Japanese Defense Minister Tomomi Inada said Friday she will visit South Sudan on Saturday before Tokyo decides whether to continue sending Japan’s Self-Defense Forces (SDF) on U.N. peacekeeping operations there and assign them to controversial new missions.
As Japan considers assigning the SDF new, and possibly riskier, missions during U.N. peacekeeping operations under new security legislation, the unstable security situation in South Sudan, which became independent from Sudan in 2011, has been drawing attention.
“It is important to see whether the (SDF) members are in a situation in which safety is ensured and they can engage in meaningful activities,” Inada said at a press conference.
While SDF activities overseas have hitherto been strictly restricted under the war-renouncing Constitution, the new legislation, which came into force in March, loosens some constraints, including the use of weapons, so Japan can contribute more to global peace-building efforts.
New roles the SDF can perform during U.N. peacekeeping missions include going to rescue U.N. staff and others under attack and to jointly defend peacekeepers’ camps with troops from other nations.
Those assignments could be given to the next batch of SDF troops slated to replace the current 350-member engineer unit engaging in a U.N. mission in South Sudan from November. The deployment period for the current unit is set to end Oct. 31.
Inada said the upcoming visit to the South Sudan capital of Juba will “be of some help” in making a decision on giving the SDF members fresh tasks.
“This issue will be considered by the government as a whole, carefully assessing the local situation and the progress in training,” she added.
Inada is expected to hold talks with her South Sudanese counterpart Kuol Manyang Juuk and get a firsthand look at the activities the SDF members are undertaking, according to a Defense Ministry official. She will return to Japan on Sunday.
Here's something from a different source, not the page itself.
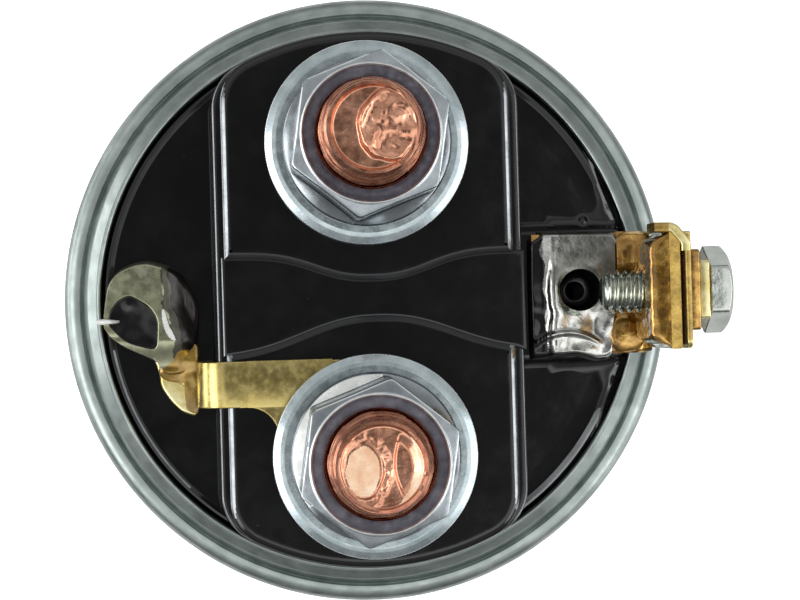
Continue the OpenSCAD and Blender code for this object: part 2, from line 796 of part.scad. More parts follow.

Japan began sending SDF troops to South Sudan in 2012 for the U.N. mission called UNMISS to help develop infrastructure.
But South Sudan has been mired in conflict between government and opposition forces. Although a peace deal was signed in 2015, renewed fighting in Juba in early July killed more than 270 people.
In Japan, opposition parties have questioned whether UNMISS still satisfies the five principles Japan upholds for its participation in peacekeeping operations, which include the existence of a cease-fire agreement among the parties to armed conflicts.
The Japanese government has said it is aware of the fighting in Juba in July, including an exchange of fire just beside the SDF camp, but has maintained that the situation has “relatively quieted down,” thus satisfying the five principles.